- Rivera Location in Argentina
- Coordinates: 37°09′38.77″S 63°14′48.61″W﻿ / ﻿37.1607694°S 63.2468361°W
- Country: Argentina
- Province: Buenos Aires
- Partido: Adolfo Alsina
- Elevation: 127 m (417 ft)

Population (2001)
- • Total: 3,036
- Time zone: UTC−3 (ART)
- Postal Code: BUE001

= Rivera, Buenos Aires =

Rivera is a settlement located near the town of Carhué in the southwest region of the Province of Buenos Aires, Argentina, in Adolfo Alsina Partido.
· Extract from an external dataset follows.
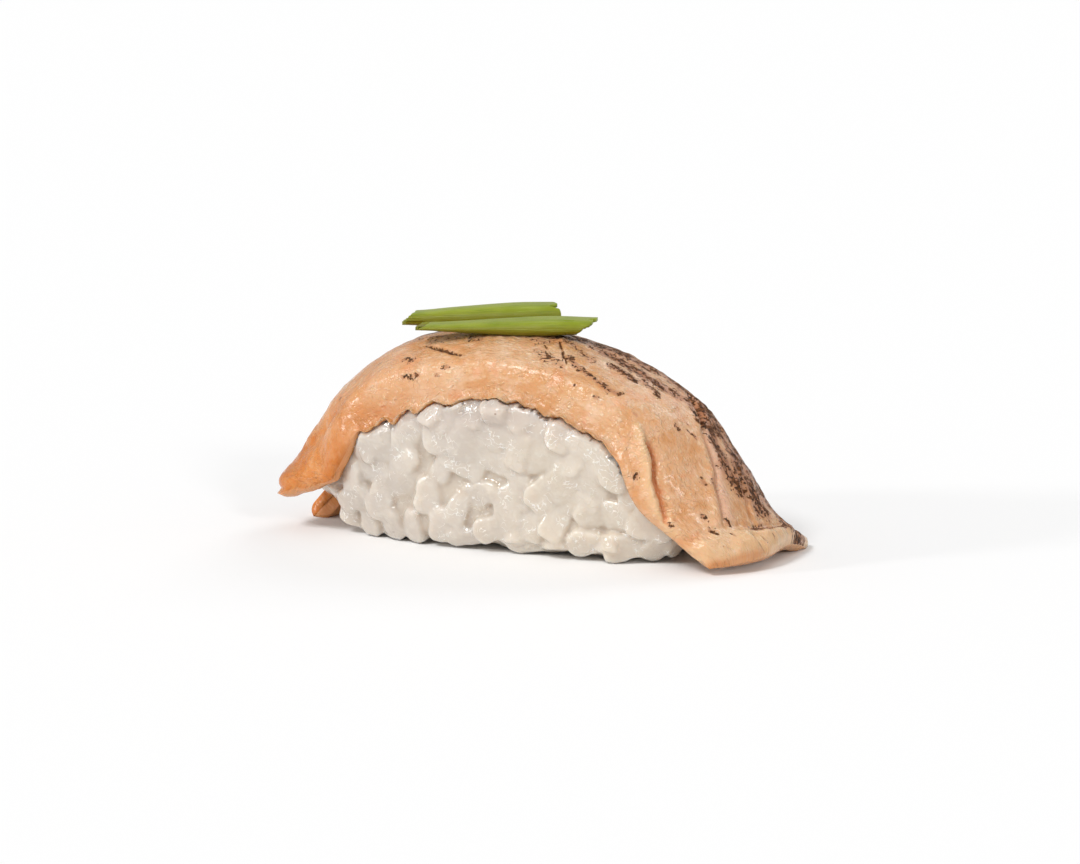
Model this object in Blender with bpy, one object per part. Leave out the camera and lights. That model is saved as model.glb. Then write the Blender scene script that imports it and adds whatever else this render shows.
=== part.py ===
# Salmon tataki nigiri: a hand-pressed block of vinegared rice, a seared salmon slice draped over it
# like an arch, and two flattened, bias-cut lengths of spring onion lying side by side on the crown.
# Units are metres, +Z is up, +X is the end where the slice spreads on the table, and -Y is the side
# whose rice shows most. The block's flat foot lies at z = 0, under the middle of the whole thing.

import bisect
import math
import random

import bpy
import bmesh
from mathutils import Vector, noise
from mathutils.bvhtree import BVHTree

# Gap kept between neighbouring solids
GAP = 0.0004
# Step used to find which way a surface faces, and the line of sight and step that tell inside from outside
NUDGE = 0.0008
SIGHT = Vector((0.36, -0.48, 0.80))
SIGHT_STEP = 1e-6

# Rice block
RICE_LENGTH = 0.0588
RICE_WIDTH = 0.0230
RICE_HEIGHT = 0.0266
RICE_CENTRE_X = -0.0008
RICE_CORNER = 2.35
RICE_SIDES = 44
RICE_LEVELS = 12
RICE_SHOULDER = 3.6
RICE_BELLY_Z = 0.0080
RICE_FOOT_TUCK = 0.15
RICE_FLAT_SHARE = 0.60
RICE_TOE_LIFT = 0.0026
RICE_TOE = (-0.0180, -0.0270)
RICE_RAY_HEIGHT = 0.0105
RICE_RAY_REACH = 0.0175
RICE_EASING = 0.03
RICE_EASING_ROUNDS = 40
FLAT_FOOT = 1e-6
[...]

Rivera was founded by Jewish immigrants who came from Russia, Poland and other parts of Eastern Europe at the beginning of 20th century.

==History==
During the first decade of the 20th century, Jews persecuted by Czar Nicholas II of Russia began arriving to Argentina from various parts of the world. They settled down mainly in the provinces of Entre Rios and Santa Fe, in colonies established by the Jewish Colonization Association, which was based in London and directed by Baron Maurice de Hirsch.

Many of these settlers established themselves in the fields around Rivera. Initially, a little more than 70 families moved to the area. Through years of perseverance and hard work, they transformed the poor soil into fertile land, making the area prosperous. By 2006, Rivera had nearly 3,000 inhabitants.